Identify each line holding the string "Identity" and copy it.

RAW DATA →
::::

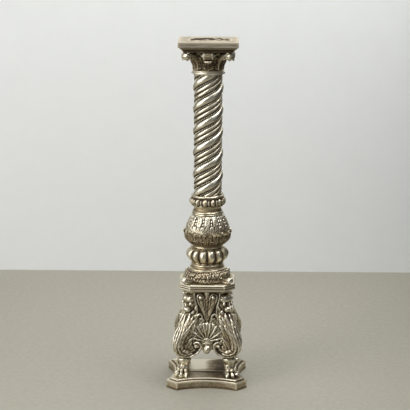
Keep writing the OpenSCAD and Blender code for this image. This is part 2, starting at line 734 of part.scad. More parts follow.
// Corner volutes of the capital
volute_z = z_moulding - volute_r;
module volute(i) {
    color(bright) corner(i) difference() {
        rotate([0, 0, 225]) {
            translate([volute_out, 0, volute_z]) rotate([90, 0, 0]) {
                cylinder(r = volute_r, h = volute_l, center = true);
                for (side = [-1, 1]) translate([0, 0, side * volute_l / 2]) sphere(volute_r * 0.5, $fn = 32);
            }
            rotate([90, 0, 0]) linear_extrude(volute_l * 0.7, center = true)
                polygon(concat(smooth([[neck_r, z_capital + leaf_top - 6], [neck_r + 14, z_capital + leaf_top + 1],
                    [volute_out - 18, volute_z - volute_r + 3], [volute_out - 4, volute_z - volute_r + 2]], 4),
                    [[volute_out, volute_z], [volute_out - 2, z_moulding], [neck_r, z_moulding]]));
        }
        translate([0, 0, z_capital]) turned(bell_space);
    }
}

// Rolls in the middle of the capital's faces
roll_out = 72;
module roll(i) {
    color(bright) corner(i) difference() {
        union() {
            translate([0, -roll_out, z_moulding - roll_r]) rotate([0, 90, 0]) {
                cylinder(r = roll_r, h = roll_l, center = true);
                for (side = [-1, 1]) translate([0, 0, side * roll_l / 2]) sphere(roll_r * 0.5, $fn = 32);
            }
            translate([0, -roll_out + 6, z_moulding - 2 * roll_r - 7]) rotate([0, 90, 0]) spindle(5.5, roll_l / 2);
            translate([-roll_l * 0.3, -roll_out, z_moulding - 2 * roll_r - 7])
                cube([roll_l * 0.6, 20, 2 * roll_r + 7]);
        }
        translate([0, 0, z_capital]) turned(bell_space);
    }
}

// Moulding under the board
moulding_hw = moulding_w / 2;
moulding_section = concat([[moulding_hw - 11, 0], [moulding_hw - 9, 4]],
    smooth([[moulding_hw - 8, 5.5], [moulding_hw - 6, 8], [moulding_hw - 2, 10]], 3),
    [[moulding_hw, 10.5], [moulding_hw, moulding_h]]);

module abacus_moulding() {
    color(shade) difference() {
        translate([0, 0, z_moulding]) mitred(moulding_section, moulding_hw + 1);
        translate([0, 0, z_moulding - eps]) cylinder(r = dowel_r + fit_gap, h = moulding_h - 4);
    }
}

// Top board: raw wood with a rough shallow hollow
// The hollow's outline, in parts of its width and length
hollow_line = smooth([[-0.5, -0.12], [-0.4, -0.38], [-0.12, -0.5], [0.2, -0.46], [0.45, -0.36], [0.5, 0.02],
                      [0.42, 0.36], [0.16, 0.5], [-0.2, 0.45], [-0.43, 0.38], [-0.5, -0.12]], 3);
module top_board() {
    color(raw_wood) translate([0, 0, z_board]) difference() {
        translate([-board_w / 2, -board_w / 2, 0]) cube([board_w, board_w, board_t]);
        translate([0, 0, board_t - hollow_d]) linear_extrude(board_t)
            polygon([for (q = hollow_line) [q[0] * hollow_w + hollow_shift, q[1] * hollow_l]]);
    }
}

// Joinery
module knop_rod() {
    color("#9c8a63") translate([0, 0, rod_low]) cylinder(r = rod_r, h = rod_top - rod_low);
}
module capital_dowel() {
    color("#9c8a63") translate([0, 0, z_moulding - 11]) cylinder(r = dowel_r, h = 11 + moulding_h - 4 - eps);
}
module paw_pegs() {
    color("#9c8a63") for (i = [0 : 3]) corner(i) translate([-paw_x, -paw_x, peg_low])
        cylinder(r = peg_r, h = z_leg + peg_rise - peg_low);
}

plinth_front();
plinth_rear();
paw(0);  // paw_front_left
paw(1);  // paw_front_right
paw(2);  // paw_rear_right
paw(3);  // paw_rear_left
ankle(0);  // ankle_front_left
ankle(1);  // ankle_front_right
ankle(2);  // ankle_rear_right
ankle(3);  // ankle_rear_left
leg(0);  // leg_front_left
leg(1);  // leg_front_right
leg(2);  // leg_rear_right
leg(3);  // leg_rear_left
core_block();
shell(0);  // shell_front
shell(1);  // shell_right
shell(2);  // shell_rear
shell(3);  // shell_left
platform();
foliage_drum();
spur(0);  // spur_front_left
spur(1);  // spur_front_right
spur(2);  // spur_rear_right
spur(3);  // spur_rear_left
lower_spool();
melon_knop();
knop_ring();
leaf_cup();
bulb();
upper_spool();
bead_collar();
twist_shaft();
neck_ring();
capital_bell();
volute(0);  // volute_front_left
volute(1);  // volute_front_right
volute(2);  // volute_rear_right
volute(3);  // volute_rear_left
roll(0);  // roll_front
roll(1);  // roll_right
roll(2);  // roll_rear
roll(3);  // roll_left
abacus_moulding();
top_board();
knop_rod();
capital_dowel();
paw_pegs();
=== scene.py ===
# Torchere candle stand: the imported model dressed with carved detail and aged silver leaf
import bpy, json, math
import numpy as np
from mathutils import Vector, Matrix
from mathutils.bvhtree import BVHTree

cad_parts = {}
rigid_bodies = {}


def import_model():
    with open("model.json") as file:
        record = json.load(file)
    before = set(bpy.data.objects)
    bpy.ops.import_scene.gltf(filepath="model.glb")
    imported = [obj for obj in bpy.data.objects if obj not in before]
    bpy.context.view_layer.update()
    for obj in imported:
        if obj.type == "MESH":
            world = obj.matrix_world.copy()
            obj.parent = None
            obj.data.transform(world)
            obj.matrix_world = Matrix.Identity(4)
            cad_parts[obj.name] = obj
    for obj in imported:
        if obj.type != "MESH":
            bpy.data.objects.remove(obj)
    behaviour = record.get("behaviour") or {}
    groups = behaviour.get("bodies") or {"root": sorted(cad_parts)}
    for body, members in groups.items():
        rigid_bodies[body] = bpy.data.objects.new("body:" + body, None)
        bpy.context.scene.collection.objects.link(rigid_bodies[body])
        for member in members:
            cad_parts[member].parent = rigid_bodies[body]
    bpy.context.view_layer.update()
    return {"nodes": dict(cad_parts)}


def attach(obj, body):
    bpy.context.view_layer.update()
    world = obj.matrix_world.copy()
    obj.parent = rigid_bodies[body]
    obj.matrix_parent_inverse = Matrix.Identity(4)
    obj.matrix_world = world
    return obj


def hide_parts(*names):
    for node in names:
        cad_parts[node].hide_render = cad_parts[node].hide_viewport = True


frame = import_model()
mm = 0.001
fullTurn = 2 * math.pi
corners = ["front_left", "front_right", "rear_right", "rear_left"]
sides = ["front", "right", "rear", "left"]
print("frame loaded")

# camera, floor, wall and lights

view = {"place": (0.0366, -4.4092, 1.5467), "pitch": 12.42, "yaw": 0.587, "roll": 0.2585, "lens": 124.88}
bpy.ops.object.camera_add(location=view["place"])
camera = bpy.context.active_object
camera.rotation_euler = (Matrix.Rotation(math.radians(view["yaw"]), 3, "Z")
                         @ Matrix.Rotation(math.radians(90 - view["pitch"]), 3, "X")
                         @ Matrix.Rotation(math.radians(view["roll"]), 3, "Z")).to_euler()
camera.data.lens = view["lens"]
camera.data.sensor_width = 36
camera.data.clip_end = 60
bpy.context.scene.camera = camera

room = {"wallY": 1.33, "wallTop": 5, "reach": 7.0, "front": -8.4,
        "floorTones": ((0.338, 0.322, 0.266), (0.295, 0.28, 0.23)),
        "wallTones": ((0.735, 0.75, 0.745), (0.72, 0.735, 0.73)),
        "flagTones": ((0.03, 0.028, 0.025), (0.035, 0.03, 0.026))}
# Dark boards out of the camera's sight, which edge the metal against the pale wall: two ends and a top
flags = {"flag_right": ((1.12, 1.29), (1.12, -0.75), 1.9), "flag_left": ((-2.3, 1.2), (-1.05, 1.28), 1.9)}
lamps = {"key": {"place": (-2.2, -1.95, 2.9), "power": 47, "size": (1.5, 1.5), "tone": (1.0, 0.99, 0.97),
                 "aim": (0, 0, 0.55)},
         "window": {"place": (-2.6, -1.1, 1.0), "power": 35, "size": (2.6, 1.9), "tone": (1.0, 0.99, 0.97),
                    "aim": (0, 0, 0.4)},
         "fill": {"place": (2.6, -2.6, 2.0), "power": 5, "size": (1.0, 1.0), "tone": (0.97, 0.98, 1.0),
                  "aim": (0, 0, 0.55)},
         "wash": {"place": (0.75, -0.1, 3.6), "power": 124, "size": (2.4, 2.4), "tone": (1.0, 1.0, 1.0),
                  "aim": (0.6, 1.33, 0.9)}}
sky = {"tone": (0.78, 0.80, 0.82, 1), "middle": 0.20, "fall": 0.10}


def clear():
    bpy.ops.object.select_all(action="DESELECT")


def only(piece):
    clear()
    piece.select_set(True)
    bpy.context.view_layer.objects.active = piece


for name, lamp in lamps.items():
    bpy.ops.object.light_add(type="AREA", location=lamp["place"])
    light = bpy.context.active_object
    light.name = "light_" + name
    light.data.energy = lamp["power"]
    light.data.shape = "RECTANGLE"
    light.data.size, light.data.size_y = lamp["size"]
    light.data.color = lamp["tone"]
    aim = Vector(lamp["aim"]) - Vector(lamp["place"])
    light.rotation_euler = aim.to_track_quat("-Z", "Y").to_euler()

world = bpy.data.worlds.new("studio")
world.use_nodes = True
bpy.context.scene.world = world
bpy.context.scene.view_settings.view_transform = "Standard"


# shader sums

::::

TASK ANSWER →
            obj.matrix_world = Matrix.Identity(4)
    obj.matrix_parent_inverse = Matrix.Identity(4)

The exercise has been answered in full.